Bottom line, however: Clinton is for comprehensive immigration reform with a pathway to citizenship. And she’s using that position to set herself apart from the Republican field, none of whom has gone that far on the issue (including the two Latino candidates, Texas U.S. Sen. Ted Cruz, and Florida U.S. Sen. Marco Rubio). Instead, if Republicans favor immigration reform at all, they favor a pathway to “legal status,” which removes the fear of deportation but denies the dream of eventual citizenship to those who broke the law to come to this country.

In fact, I could only think of one Republican who had even ventured close to Clinton. In 2011, former House Speaker Newt Gingrich said this during a Republican primary debate:

“If you’ve been here 25 years and you got three kids and two grandkids, you’ve been paying taxes and obeying the law, you belong to a local church, I don’t think we’re going to separate you from your family, uproot you forcefully and kick you out. I don’t see how the party that says it’s the party of the family is going to adopt an immigration policy which destroys families that have been here a quarter century.”

It’s certainly not an endorsement of a pathway to citizenship, but it is an endorsement of deferred action. In consequence, Gingrich was called everything from a moderate to “anti-white” by right-wing media. He didn’t repeat the remark at any subsequent debate, either.

So Clinton’s warm, if somewhat belated, embrace of comprehensive immigration reform with a pathway to citizenship makes her the candidate trying hardest to win the Latino vote, even if she may ultimately face a Latino candidate such as Rubio or Cruz, who voted against the Senate’s bi-partisan comprehensive immigration reform bill that contained a rather complicated pathway to citizenship. That bill never got a vote in the House.

It also makes Clinton the candidate trying hardest to win states such as Nevada, with a large Hispanic voting-eligible population. She did well in Nevada in the 2008 caucuses, winning the popular vote but losing the delegate assignment to then-Sen. Obama. (That last bit was probably not among the “wonderful memories from my time here in Nevada” that Clinton recalled at the start of Tuesday’s event, BTW.)

But Clinton did hedge slightly: Asked by a student if comprehensive immigration reform would be her No. 1 priority if she was elected, Clinton replied that it would be “among my very first initiatives.” She cautioned that events may force other issues to the top, the way the recession did as Obama came into office in 2008. But that was the point of the question: Many Latino activists have lamented that Obama wasted a chance to get immigration reform through a Congress under Democratic control at the start of his term, and his subsequent embrace of health care instead of immigration cost a majority that could have solved the issue.

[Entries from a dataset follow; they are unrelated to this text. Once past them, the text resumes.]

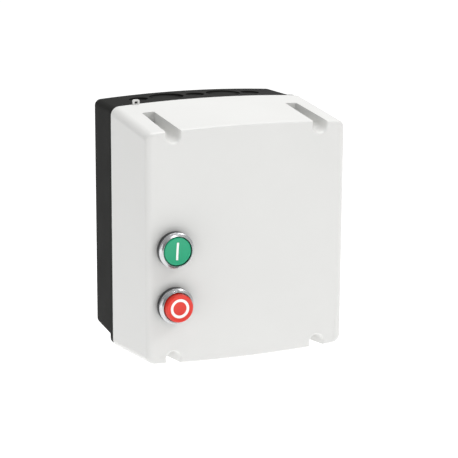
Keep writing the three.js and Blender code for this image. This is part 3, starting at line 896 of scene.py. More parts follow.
@dataclass
class Base:
    """The black rear half of the case: tray, flange, sealing lip, knock-outs, keyholes and pads."""

    half_width: float = 83.5
    half_height: float = 100.0
    crown: float = 3.3
    corner: float = 5.0
    rise: float = 2.1
    flange_rise: float = 1.35
    side_flare: float = 2.0
    end_flare: float = 1.25
    floor: float = 4.0
    flange_rear: float = 46.0
    flange_front: float = 53.5
    flange_half: tuple[float, float] = (87.35, 103.35)
    lip_half: tuple[float, float] = (84.75, 100.25)
    lip_front: float = 60.0
    cavity_half: tuple[float, float] = (81.0, 96.2)
    cavity_rise: float = 1.3
    screw_x: float = SCREW_X
    screw_z: float = SCREW_Z
    column_radius: float = 5.2
    column_front: float = 57.0
    knockout_depth: float = 24.0
    large_xs: tuple[float, ...] = (-26.5, 26.5)
    large_radii: tuple[float, float] = (15.0, 12.75)
    small_xs: tuple[float, ...] = (-52.0, 0.0, 52.0)
    small_radii: tuple[float, float] = (8.2, 6.2)
    recess: float = 1.5
    membrane: float = 1.6
    keyhole: tuple[float, float] = (50.0, 84.0)
    keyhole_drop: float = 4.0
    keyhole_slot: float = 2.75
    keyhole_radius: float = 4.8
    screw_hole: float = 2.3
    screw_seat: float = 5.8
    outside: tuple[float, float] = (82.3, 97.5)
    rear_border: tuple[float, float] = (79.0, 93.0)
    rear_edge: float = 0.9
    flange_edge: float = 0.55
    lip_edge: float = 0.35
    knockout_edge: float = 0.3
    keyhole_edge: float = 0.25
    rib_half: float = 0.8
    upright_rib_xs: tuple[float, ...] = (-8.0, 8.0, 70.0)
    level_rib_zs: tuple[float, ...] = (-84.0, 66.0, 80.0)
    border_xs: tuple[float, ...] = (-77.0, -40.0, 40.0, 77.0)
    border_zs: tuple[float, ...] = (-94.0, -68.0, 70.0, 96.0)

    def surface(self, x: float, side: int) -> float:
        """The height of the outer wall above or below the middle, where the knock-outs are.

        Args:
            x: Where, across.
            side: 1 for the top, -1 for the bottom.

        Returns:
            The height.
        """
        along = self.knockout_depth / self.flange_rear
        arch = self.crown * (1 - (x / self.half_width) ** 2)
        rise = self.rise + (self.flange_rise - self.rise) * along
        return side * (self.half_height + arch + self.end_flare * along) + rise

    def knockout(self, x: float, side: int, radii: Sequence[float]) -> list[BMesh]:
        """The cuts of one knock-out: recess, thinned wall, and a groove around the disc to break along.

        Args:
            x: Where its middle is, across.
            side: 1 for the top, -1 for the bottom.
            radii: The radii of the recess and of the disc.

        Returns:
            The solids to cut from the base.
        """
        rim, disc = radii
        floor = self.surface(x, side) - side * self.recess
        depth = self.knockout_depth
        groove = boolean(
            upright_rod(x, depth, disc + 0.45, (floor - side * 0.5, floor + side * 0.4)),
            "DIFFERENCE",
            upright_rod(x, depth, disc - 0.35, (floor - side * 0.7, floor + side * 0.6)),
        )
        return [
            upright_rod(x, depth, rim, (floor, floor + side * (self.recess + 4))),
            upright_rod(x, depth, disc, (floor - side * self.membrane, floor - side * 12)),
            groove,
        ]

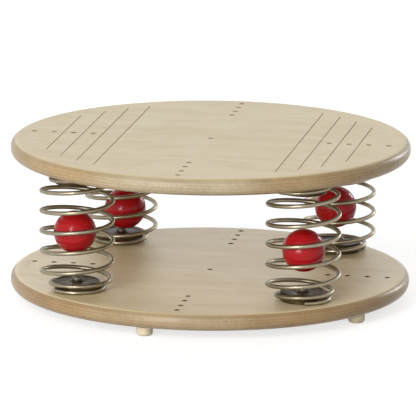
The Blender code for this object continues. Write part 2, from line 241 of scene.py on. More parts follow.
class Surface:
    """A material with a Principled shader, and short calls for the nodes that feed it."""

    def __init__(self, name, **values):
        self.material = bpy.data.materials.new(name)
        self.material.use_nodes = True
        self.tree = self.material.node_tree
        self.shader = self.tree.nodes["Principled BSDF"]
        for socket, value in values.items():
            self.shader.inputs[socket.replace("_", " ").title().replace("Ior", "IOR")].default_value = value
        coordinates = self.tree.nodes.new("ShaderNodeTexCoord")
        self.place = coordinates.outputs["Object"]
        self.uv = coordinates.outputs["UV"]

    def node(self, kind, **settings):
        made = self.tree.nodes.new(kind)
        for key, value in settings.items():
            setattr(made, key, value)
        return made

    def feed(self, target, value):
        """Links a socket to an input, or sets the input to a value."""
        if isinstance(value, bpy.types.NodeSocket):
            self.tree.links.new(value, target)
        else:
            target.default_value = value

    def stretch(self, source, scale):
        mapping = self.node("ShaderNodeMapping")
        self.feed(mapping.inputs["Vector"], source)
        mapping.inputs["Scale"].default_value = scale
        return mapping.outputs["Vector"]

    def noise(self, source, scale, detail=3.0, roughness=0.5, distortion=0.0):
        noise = self.node("ShaderNodeTexNoise")
        self.feed(noise.inputs["Vector"], source)
        noise.inputs["Scale"].default_value = scale
        noise.inputs["Detail"].default_value = detail
        noise.inputs["Roughness"].default_value = roughness
        noise.inputs["Distortion"].default_value = distortion
        return noise.outputs["Fac"]

    def math(self, operation, first, second=0.0, third=0.0):
        step = self.node("ShaderNodeMath", operation=operation)
        for socket, value in zip(step.inputs, (first, second, third)):
            self.feed(socket, value)
        return step.outputs["Value"]

    def spread(self, value, low, high, to_low=0.0, to_high=1.0):
        """Maps low..high smoothly onto to_low..to_high, held at the ends."""
        span = self.node("ShaderNodeMapRange", interpolation_type="SMOOTHSTEP")
        for socket, given in zip(span.inputs, (value, low, high, to_low, to_high)):
            self.feed(socket, given)
        return span.outputs["Result"]

    def mix(self, share, first, second):
        """Blends two colours, which are the node's inputs 6 and 7 and its output 2."""
        blend = self.node("ShaderNodeMix", data_type="RGBA")
        self.feed(blend.inputs["Factor"], share)
        self.feed(blend.inputs[6], first)
        self.feed(blend.inputs[7], second)
        return blend.outputs[2]

    def split(self, source):
        parts = self.node("ShaderNodeSeparateXYZ")
        self.feed(parts.inputs[0], source)
        return parts.outputs

    def bump(self, height, strength, distance):
        bump = self.node("ShaderNodeBump")
        self.feed(bump.inputs["Height"], height)
        bump.inputs["Strength"].default_value = strength
        bump.inputs["Distance"].default_value = distance
        self.feed(self.shader.inputs["Normal"], bump.outputs["Normal"])

    def colour(self, value):
        self.feed(self.shader.inputs["Base Color"], value)

    def roughness(self, value):
        self.feed(self.shader.inputs["Roughness"], value)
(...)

That may also be why activists are greeting Clinton’s words skeptically, saying they need to be backed up with action. The DREAM Action Coalition replied quickly to Clinton’s comments.

“Hillary has just shared some great new rhetoric. As a community, however, we have certainly been burned before: President Obama’s rhetoric has always been kind on immigration, but he has still deported more than 2 million immigrants. We need to hear more detail, such as what doing ‘everything possible under the law to go even further’ than Obama would look like for her,” said [co-director] Cesar Vargas. “We need to know she is willing to take political risks for us, but she has been very encouraging today.”

“Congress still can’t pass legislation and has monthly shutdown staring contests: the stance of the next President will likely be even more central to immigration than what happens in Congress. With large scale deportations of low-priority cases still happening, entire families being incarcerated in detention centers and local police still working with ICE, what sort of relief would she offer,” asked [co-director] Erika Andiola. “While she has touched on our issues, like expanding DACA and DAPA, the children coming through the border and our inhumane detention centers, in an exciting way that contrasts deeply against even the best that the GOP has ever offered. Now we need to see if she will stay consistent and follow up?”

On other issues, Clinton said something that might be interpreted as a hedge against her newest opponent, Vermont U.S. Sen. Bernie Sanders, who has championed working class and poor people during his congressional career. “We’re not yet back on our feet,” Clinton said. “The deck is still stacked toward those at the top,” she added, making the obligatory Vegas-hates-a-stacked-deck joke. “I want to re-shuffle the deck,” she concluded.

So does Sanders: Clinton didn’t take questions from assembled press, and nobody at the round table asked her about Sanders’ latest legislative effort to break up “too big to fail” banks to avoid a repeat of the 2008 financial crisis that led to the recession Clinton referenced in the first place.

And Clinton noted that many federal immigration detention centers are run by private companies, and have quotas for beds to be filled, resulting in perverse incentives to arrest people. “That makes no sense to me,” she said. She could also have said — but did not — that it makes no sense to ever have a private, for-profit company responsible for prisons, regardless of the offense.